Based on the publicly available polling data we have in North Dakota’s Senate race it sure looks like Heidi Heitkamp is running for re-election from behind. Since February three out of four public polls from a variety of sources have shown Heitkamp’s challenger, Congressman Kevin Cramer, with a consistent lead in the 4 – 5 percentage point range:

Yet despite this situation the Senate Majority PAC, a political action committee Democrats use to campaign for their Senate candidates, is prioritizing spending on Democratic candidates running on other “red” states won by President Donald Trump in 2016.

U.S. News & World Report reporter Dave Catanese points out that it appears as though Heitkamp’s race has been put on the back burner as we enter the home stretch of campaign season:

 

He links to an article in the New York Times headlines “To Take the Senate, Democratic Group Will Spend Big in Red States.” While North Dakota is one of the red states where the PAC is going to spend, it’s not a priority state for the group according to the Times:

Senate Majority PAC, the principal “super PAC” supporting Democratic efforts to capture the chamber, intends to steer at least $20 million into the voter-mobilization campaign ahead of the midterm elections, officials with the group confirmed. The program, which follows a similar — successful — Democratic effort in Alabama last year, underscores the degree to which outside groups that can take massive donations have supplanted the traditional role of political parties.
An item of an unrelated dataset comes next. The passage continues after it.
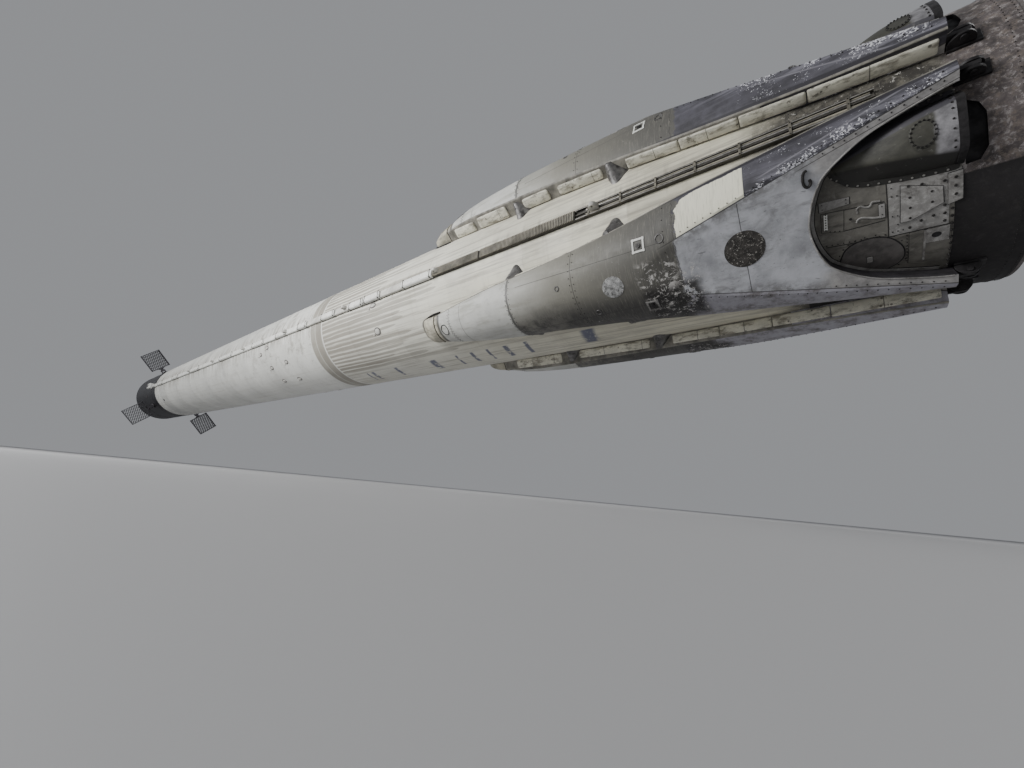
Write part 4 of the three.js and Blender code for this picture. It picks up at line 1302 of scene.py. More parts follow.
BEADS = (((0.47, -3.6), (0.462, -2.5), (0.44, -2.2), (0.408, -2.9), (0.375, -3.6), (0.349, -3.8)),
    ((0.462, 0.1), (0.464, 1.8), (0.445, 2.5), (0.42, 1.5), (0.4, 1.6), (0.386, 2.9), (0.35, 2.5)))
LARGE_BOLTS = ((0.019, 0.6), (0.018, -2.4), (0.064, 3.4), (0.018, 3.6), (0.22, 5), (0.216, 0.8),
    (0.215, -3.1), (0.216, -7.1), (0.119, 0.9), (0.118, -3), (0.064, -5.5), (0.063, -8.6), (0.112, -8.5),
    (0.166, -9.3), (0.217, -11.1), (0.063, -11.6), (0.499, -1.5), (0.16, 4.4))
SMALL_BOLTS = ((0.297, -11.4), (0.272, -11.4), (0.248, -11.4), (0.296, 2.8), (0.272, 2.7), (0.296, -4.9),
    (0.272, -5.1), (0.344, 0.2), (0.344, -2.9), (0.296, 6), (0.272, -8.6), (0.64, 7.2), (0.64, 5.4),
    (0.515, 6.8), (0.515, 5.4), (0.61, -4.6), (0.585, -5), (0.56, -5.3))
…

The initiative by Senate Majority PAC — which will run through an affiliated nonprofit group, Majority Forward — will span more than a dozen states where Senate seats are at stake. But it is to focus on four states above all: Missouri and Indiana, where endangered Democrats are seeking re-election, and Arizona and Tennessee, where strong Democratic challengers are running for open seats currently held by Republicans.

North Dakota’s race gets a mention toward the end of the article as a sort of also-ran:

In addition to those four states, the Senate Majority PAC field operation will also cover nine others, including North Dakota, Wisconsin and Montana, where Democratic senators are defending their seats in states President Trump won, and Nevada, where Senator Dean Heller appears to be the lone Republican incumbent at grave risk of losing his seat.

What’s going on here?

Are Democrats so supremely confident in Heitkamp winning that they’re putting her race on the back burner? “When you are 4 down, that’s not it,” one long time political observer I was discussing this story with told me, referring to the aforementioned polling.

That leaves us with the opposite, that Democrats are putting Heitkamp on the back burner and focusing on other races. Sort of a triage move.

I’m not sure how much stock to put in that analysis. The political situation around this time in an election cycle begins to become very fluid, and things can shift very quickly. It’s not that hard for these political groups to shift their spending strategies as needed.

But at this moment in time? This probably isn’t good news for Heitkamp.

For what it’s worth, this political action committee has already run some ads (of dubious veracity) for Heitkamp this cycle.